The staff were almost all Moirans, with a sprinkling of Camites and one visiting scientist who looked like a Dinan/Ivyn breed. Obvious to Kath Two, and probably to the others as well, was that her kin had slept long and hard after coming to this place, where they were cut off from the rest of their race while continually exposed to the pheromones, smells, calls, and behaviors of those animals and plants. Resulting epigenetic shifts had rendered them well qualified to do this kind of work, to do it all day long, and to live here indefinitely. This truly was the back of beyond — even more isolated than certain boneyard habitats that had become proverbial for remoteness — and the Moirans here all shared a kind of thousand-yard stare that was only intensified by the fact that they were predominantly green-eyed. They moved slowly, they appeared to think slowly, and they were always reacting to stimuli — auditory? olfactory? imaginary? — that Kath Two could not even detect.

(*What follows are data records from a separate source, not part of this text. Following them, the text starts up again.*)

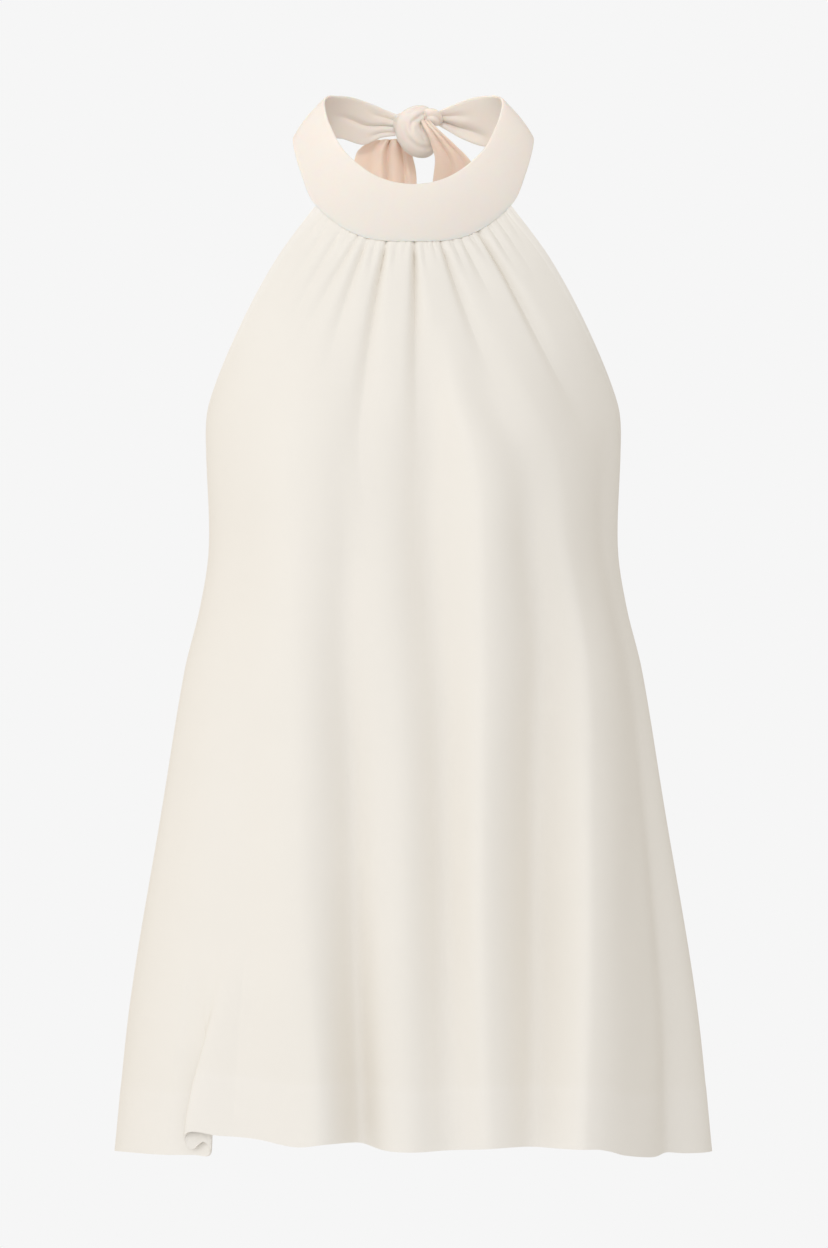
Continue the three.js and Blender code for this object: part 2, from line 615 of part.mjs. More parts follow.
function solidOf(geometry) {
  const bare = geometry.clone();
  bare.deleteAttribute("normal");
  bare.deleteAttribute("uv");
  const merged = mergeVertices(bare);
  return new wasm.Manifold(
    new wasm.Mesh({
      numProp: 3,
      vertProperties: new Float32Array(merged.attributes.position.array),
      triVerts: new Uint32Array(merged.index.array),
    }),
  );
}

function geometryOf(solid) {
  const { vertProperties, triVerts } = solid.getMesh();
  const made = new THREE.BufferGeometry();
  made.setAttribute("position", new THREE.BufferAttribute(vertProperties, 3));
  made.setIndex(new THREE.BufferAttribute(triVerts, 1));
  return made;
}

function knot(extra = 0) {
  const lobes = [WRAP_PATH, TONGUE_PATH, LOOP_PATH, ROLL_PATH].map((path) => solidOf(lobe(path, extra)));
  return lobes.reduce((joined, next) => joined.add(next));
}

// Ends a piece where it goes into the knot, and keeps its one large part
function trimmedAtKnot(geometry) {
  const parts = solidOf(geometry).subtract(knot(SEAM_GAP)).decompose();
  const largest = parts.reduce((best, next) => (next.volume() > best.volume() ? next : best));
  return geometryOf(largest.simplify(FINEST));
}

function cloth(colour) {
  return new THREE.MeshStandardMaterial({ color: colour, roughness: 0.72, metalness: 0 });
}

function piece(name, geometry, material) {
  const made = new THREE.Mesh(geometry, material);
  made.name = name;
  made.geometry.computeVertexNormals();
  return made;
}

const top = new THREE.Group();
top.add(piece("front_panel", frontPanel(), cloth(CREAM)));
top.add(piece("back_panel", backPanel(), cloth(CREAM)));
top.add(piece("neckband", trimmedAtKnot(neckband()), cloth(CREAM_BAND)));
top.add(piece("knot", geometryOf(knot().simplify(FINEST)), cloth(CREAM_BAND)));
top.add(piece("tail_left", trimmedAtKnot(tail(LEFT_TAIL, -TAIL_SLANT)), cloth(CREAM_BAND)));
top.add(piece("tail_right", trimmedAtKnot(tail(RIGHT_TAIL, TAIL_SLANT)), cloth(CREAM_BAND)));

export default top;
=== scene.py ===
import math

import bpy
import numpy as np
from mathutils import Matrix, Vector


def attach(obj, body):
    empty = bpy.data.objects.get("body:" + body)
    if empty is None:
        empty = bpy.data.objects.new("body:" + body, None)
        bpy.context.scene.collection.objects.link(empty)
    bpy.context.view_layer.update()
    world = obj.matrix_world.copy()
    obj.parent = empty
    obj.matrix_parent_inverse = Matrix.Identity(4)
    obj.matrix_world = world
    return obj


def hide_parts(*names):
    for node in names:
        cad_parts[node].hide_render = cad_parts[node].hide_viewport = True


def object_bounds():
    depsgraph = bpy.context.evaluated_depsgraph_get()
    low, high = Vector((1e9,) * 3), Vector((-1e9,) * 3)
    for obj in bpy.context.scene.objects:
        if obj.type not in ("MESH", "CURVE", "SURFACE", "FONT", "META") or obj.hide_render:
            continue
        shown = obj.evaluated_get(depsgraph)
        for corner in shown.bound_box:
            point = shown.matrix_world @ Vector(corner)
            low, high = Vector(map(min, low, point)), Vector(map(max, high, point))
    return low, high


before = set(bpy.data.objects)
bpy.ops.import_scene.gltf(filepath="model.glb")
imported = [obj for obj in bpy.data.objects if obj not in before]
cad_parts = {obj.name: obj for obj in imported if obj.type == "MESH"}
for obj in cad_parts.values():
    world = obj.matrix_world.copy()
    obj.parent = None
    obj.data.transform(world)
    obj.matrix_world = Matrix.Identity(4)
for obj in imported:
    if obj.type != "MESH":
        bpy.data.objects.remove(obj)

bl_info = {
    "name": "Halter Neck Top",
    "version": (1, 0, 0),
    "blender": (4, 5, 0),
    "location": "3D View > Sidebar > Halter Top",
    "description": "A flared halter top in cream crepe with a wide neckband knotted at the nape",
    "category": "Add Mesh",
}

CAD_BOX = [list(corner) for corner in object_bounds()]


# Tables of the garment, in metres


def table(columns, *rows):
    """A table as a dictionary of named columns."""
    return dict(zip(columns.split(), np.array(rows, float).T))


SEAM_TURN = 51.5
SEAM_GAP = 0.0001
SIDE_SEAM_LAP = 0.0001
UNDERARM_DROP = 0.162
HEM_DROP = 0.657

# Half the front: the end of each row (armhole edge, then side seam) and its middle
FRONT_ROWS = table(
    "drop end_x end_y end_z mid_y mid_z turn",
    (0.000, 0.0720, -0.0530, -0.0540, -0.0860, -0.0830, SEAM_TURN),
    (0.040, 0.1010, -0.0640, -0.0950, -0.0990, -0.1210, 60),
    (0.085, 0.1280, -0.0595, -0.1450, -0.1120, -0.1650, 70),
    (0.135, 0.1506, -0.0250, -0.1960, -0.1240, -0.2150, 83),
    (0.162, 0.1546, -0.0080, -0.2210, -0.1280, -0.2420, 90),
    (0.225, 0.1524, -0.0080, -0.3030, -0.1310, -0.3070, 90),
    (0.270, 0.1590, -0.0080, -0.3500, -0.1330, -0.3510, 90),
    (0.315, 0.1705, -0.0080, -0.3970, -0.1350, -0.3960, 90),
    (0.415, 0.1872, -0.0080, -0.4990, -0.1400, -0.4960, 90),
    (0.555, 0.2110, -0.0080, -0.6430, -0.1480, -0.6360, 90),
    (0.657, 0.2228, -0.0080, -0.7570, -0.1530, -0.7400, 90),
)
BACK_ROWS = table(
    "drop mid_y mid_z",
    (0.162, 0.083, -0.243),
    (0.225, 0.084, -0.307),
    (0.315, 0.094, -0.396),
    (0.415, 0.106, -0.495),
    (0.555, 0.124, -0.636),
    (0.657, 0.138, -0.748),
)

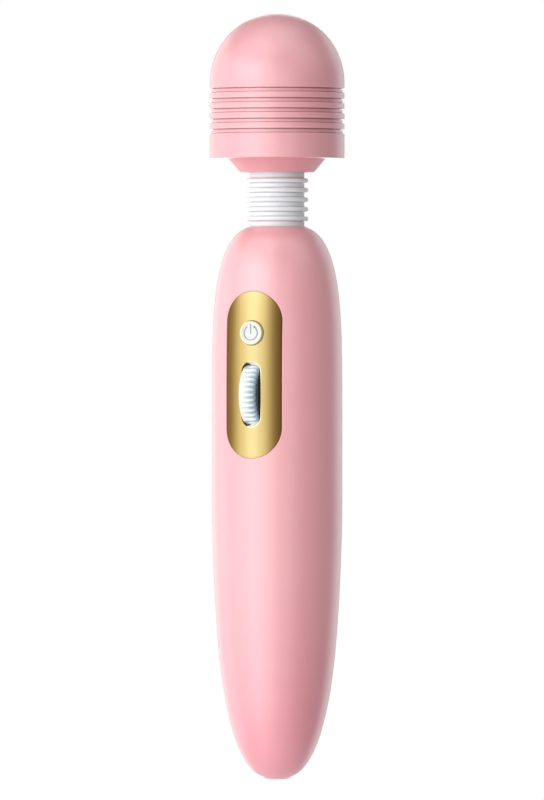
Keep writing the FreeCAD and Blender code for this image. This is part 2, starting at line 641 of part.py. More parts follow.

The existence of seven distinct human races, as well as various Aïdan subraces, provided modern society with a rich fund of opportunities for socially awkward happenings. The few hours they spent on the beach at Mokupuku, watching the locals unload samples from the vehicle and hose the shit out of it with pressurized seawater, were long ones for Kath Two as she sensed other members of the Seven glancing back and forth between her and these, and wondering how long it would take Kath Two to go that way if she extended her stay. These people had created, and were self-aware and self-proud of having created, an original culture around the place where they lived. Which for all practical purposes was synonymous with the ecosystem that they were installing in it. Not for them scientific detachment. Was it really wise to station Moirans in a place where they could live as closely with epigenetic animal species as medieval Europeans had with their swine and their fowl? Were these animals scientific specimens, livestock, or pets to them? Kath Two watched their uncomfortably familiar interactions with those animals and they watched her watching them. They had woven into their dreadlocks the bright feathers of birds that on Old Earth would have been called exotic: a word that was useless here, since humans had made them, patterning them after the parrots, toucans, and cockatoos of long-extinct jungles on the theory that if colorful plumage had been useful to birds there, it would be useful to them here. “Inotic”? “Anthroötic”? Anyway, they were weird people, and they were lifers in the sense that no conceivable home could be found for them on the ring. Not unless they went back to sleep for a while and tried to roll back the changes that their environment had bent on them. But that was no easy thing. As long as a Moiran kept changing, she could keep changing, but if she stayed one way for too long she would “take a set,” as the expression went, and find it hard to change back. These, Kath Two suspected, had definitely taken a set. They were obviously interbreeding with the Camite staff, who in racially characteristic fashion had adapted to the place where they had found themselves and were looking for ways to make it work for the people surrounding them.